Caldas diz que todo aluno ao estudar é assaltado por um estado psicológico desconfortável diante do texto que o traga algo novo. Um estranhamento que desembocará em duas ações: ora o aluno despreza o texto, pois entende que tudo o quanto precisa saber, ele já sabe, isto é, o texto torna-se inútil. Ora o aluno não suporta sua falta de entendimento diante da complexidade do assunto tratado e dessa maneira sente-se desanimado, depressivo, cansado e até incompetente.
As duas formas de ação denotam o que o autor chama de ditadura do entendimento, ou seja, há uma rejeição daquilo que nos tira do conforto do saco gestacional, da zona de estabilidade, do sentimento de pertença. O que nos coloca diante do nascimento do conhecimento é esse modo de operar mutilado.

Dentre ambos aspectos, Onoda chama de preconceito, isto porque ao agirem, tanto os que se subestimam quanto os que ignoram o texto agem direcionados por preconceitos.

Ao meu ver, no grupo dos superestimados, residem os bolsonaristas. Não que seja privilégio deles, é claro, uma vez que em todo espectro político há os obtusos de plantão que preferem o preconceito ao estudo. A ignorância é escolhida ao invés da investigação científica que pode também nos ajudar no entendimento do funcionamento, finalidade e teorias acerca da nossa sociedade.

Foi eleito, por sua vez, o pior dos candidatos para o cargo de chefe do executivo federal. Hoje, talvez nem pior dos analistas políticos teria coragem de defendê-lo.

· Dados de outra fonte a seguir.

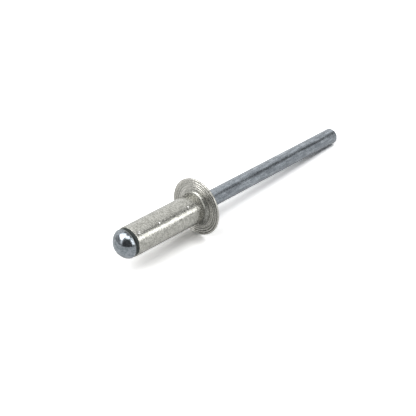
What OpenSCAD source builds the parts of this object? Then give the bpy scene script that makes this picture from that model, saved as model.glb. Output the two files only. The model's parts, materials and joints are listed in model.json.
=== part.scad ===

Ademais, Caldas assevera que esta ação de tudo saber, bem como de esnobar o conhecimento, redunda num reacionarismo, uma vez que se entra num espiral que os levam sempre ao passado, pois é de lá que vêm suas referências de conhecimento.
Essa epistemologia aponta para um sujeito autocentrado, amante do conhecimento que trata com desdém tudo aquilo o qual não se apresente como imediato a sua própria inteligência, logo, é tido como o que não os interessa.
Posto que a ciência seja uma das maneiras possíveis de romper com essa epistemologia, é necessário entender que muitas vezes a própria ciência é produtora de preconceitos em detrimento de seu campo ideológico. Ademais, parafraseando Fanon, por intermédio da ciência tanto se liberta o homem como também o agrilhoa.
Ressaltada as questões pertinentes, a ciência pode se apresentar como combatente de preconceitos, na medida em que seu movimento de investigação incessante a leva ao encontro do novo, o que, a seu turno, põe-se a romper com as velhas estruturas do pensamento.
Por fim, hoje, conceitos tais e quais como liberdade, igualdade e fraternidade, os quais deveriam ser grandes objetos de investigação do nosso tempo, apresentam-se como ideias inequívocas, incapazes de se questionar.
Onde não há discussão, não há diálogo, e onde não há diálogo, não se permite a pluralidade; onde não há pluralidade, a política não se estabelece; onde ela não se estabelece, não se encontra a Democracia; onde não se tem Democracia, a ditadura da ignorância ao fim e ao cabo reina.

Bibliografia
CALDAS, Camilo Onoda et alii - Manual de metodologia do Direito: Estudo e pesquisa - São Paulo: Quatier Latin, 2010.